Through my chronic pain saga, I’ve tried it all.
I’ve ignored the pain, pretending if I just kept busy enough, it would slip quietly away.
I’ve focused on it, making it my full-time job to “fix” it.
Neither worked.

Today, I practice something else. I notice.
I name what I feel and where it lives in my body.
I soften toward it, rather than tighten around it.
I work with my pain instead of trying to conquer it.
It sounds simple, but it’s a lifelong apprenticeship. This learning to befriend the body instead of managing it like a disobedient child.
When we honestly ask ourselves which person in our lives means the most to us, we often find that it is those who, instead of giving advice, solutions, or cures, have chosen rather to share our pain and touch our wounds with a warm and tender hand.
— Henri Nouwen
Can we learn to do that for ourselves?
That’s what forest therapy has become for me: a quiet companion that doesn’t try to fix me.
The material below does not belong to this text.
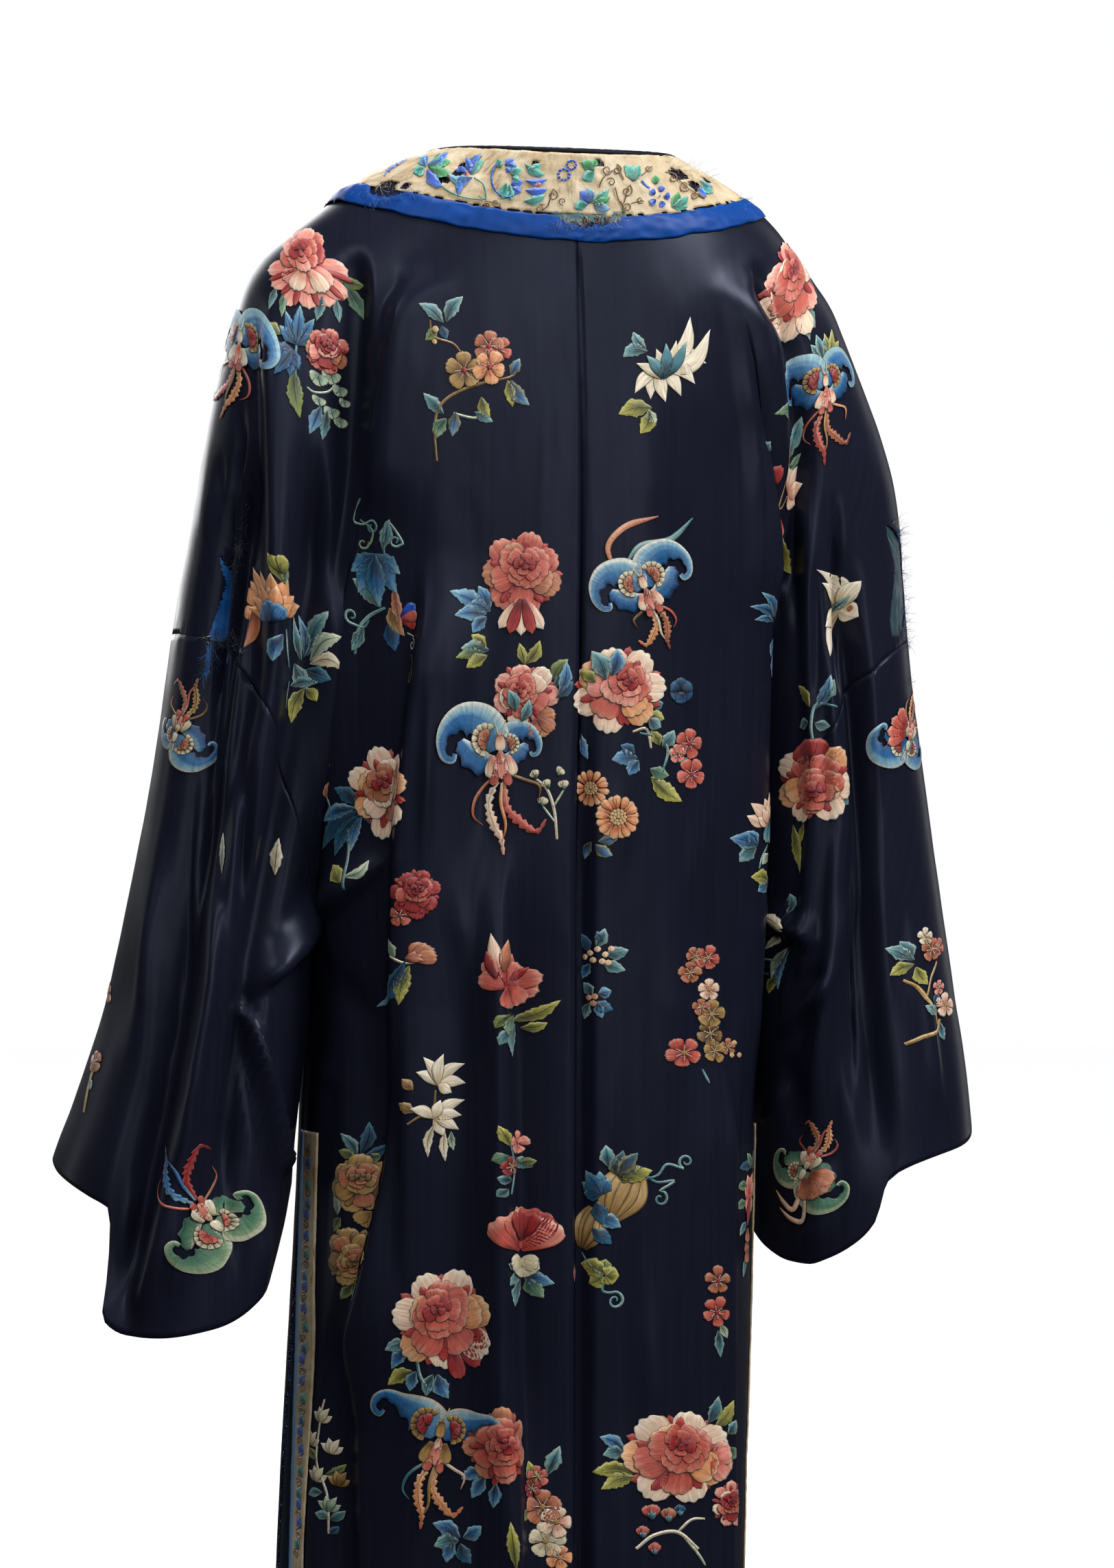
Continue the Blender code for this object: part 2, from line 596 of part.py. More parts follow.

The forest listens. It holds space. It teaches me to listen, too.

A few weeks ago, one of my grands fell on my pinky finger. Such a small thing. My hand was resting on a toy, and when I yanked it back, it twisted and pulled. A teeny tiny trauma, I told myself. But that little pinky has been aching for weeks now. Every time I use my left hand to hold a phone, lift a spoon, or pick up that same grand, there’s an internal ow! 😣 And of course I am left handed. Isn’t that the way it always goes?
When I ignore it, I finish the day with an inflamed, angry pinky.
When I overprotect it, the rest of my hand rebels from overuse.
So today, I notice.
I hold space for that poor sweet pinky.
I breathe.
I ask, What do you need today? Not verbally, not out loud. But an internal question. My body always has an answer when I listen long enough.
Until my physiotherapist can put it back together, I do what I can: soften, listen, and allow.
And if that were all I had to do in a day, it would be enough. But these teeny traumas are always happening. For all of us, physical, emotional, spiritual. So I hold space for how hard my life with chronic pain is. I notice and name the struggles it creates. I practice compassion toward myself, the way I would with a friend.
It takes time. And it takes being in the right energy.
The forest helps me remember how to do that. To remember that some years hold questions. And other years will hold answers.

When I walk among the trees, I’m reminded that healing isn’t a straight line, it’s a spiral. The forest doesn’t rush its growth. It doesn’t apologize for the slow work of roots. It knows that rest and renewal are part of the same rhythm.
Autumn embraces change, even as she is falling to pieces.
— Angie Weilland- Crosby
Perhaps I can too.
If you rush it you will ruin it. Pause, pray and be patient.
— Success Minded
My body, similarly, doesn’t like to be rushed.
It doesn’t like to be cold, so as we edge toward winter, I keep a fuzzy blanket in the car.
It needs rest, so I try. Really try! To make sleep a priority.
And I often have to remind myself: this is not selfish.
Spending time in nature isn’t indulgence, it’s maintenance. It’s what can give you the strength to change another diaper, to wipe another snotty nose. To meet the demands of work, to hold the people who need holding. Or in my case to listen to my body. And find the strength to face another day of pain.
JOGAYOP (is this a thing? if it isn’t, it should be)
Joy of going at your own pace. Staying in your lane and adopting the rhythm and speed of living and working that feels just right for you. Letting go of societal pressure to be where everyone else is at.
When we live in any type of deficit, meaning in lack or shortage, we feel it. No system can continue to function long when it is continually experiencing a deficiency.
When our finances are in deficit, there’s pressure. A business that does not bring in sufficient income for its expenses will have no choice but to close.
When our spiritual life is in deficit, there’s darkness. Someone that is experiencing spiritual darkness and refuses to do the things that invite light to their life cannot expect anything to change. And even their light parts will become dim.
When our physical health is in deficit, there’s pain that grows louder and harder to ignore. We forget that this system will also eventually face breakdown if left unchecked.
After time in nature I can turn down the volume of my pain. I can see it in the broader perspective of life. Just like this jack-o’-lantern. Often things are actually smaller than they appear. Try taking a step back.


So I keep returning to the forest to notice, to soften, to reconnect. To see the bigger picture.
Not to fix.
Not to control.
But to listen.
Because the body, like the forest, is always whispering the way home.
There are four natural sanctuaries in life and nature holds them all. Silence. Solitude. Stillness. Simplicity.
Seek healing in these sanctuaries. It is available. It is real.
Perhaps the truth depends on a walk around the lake.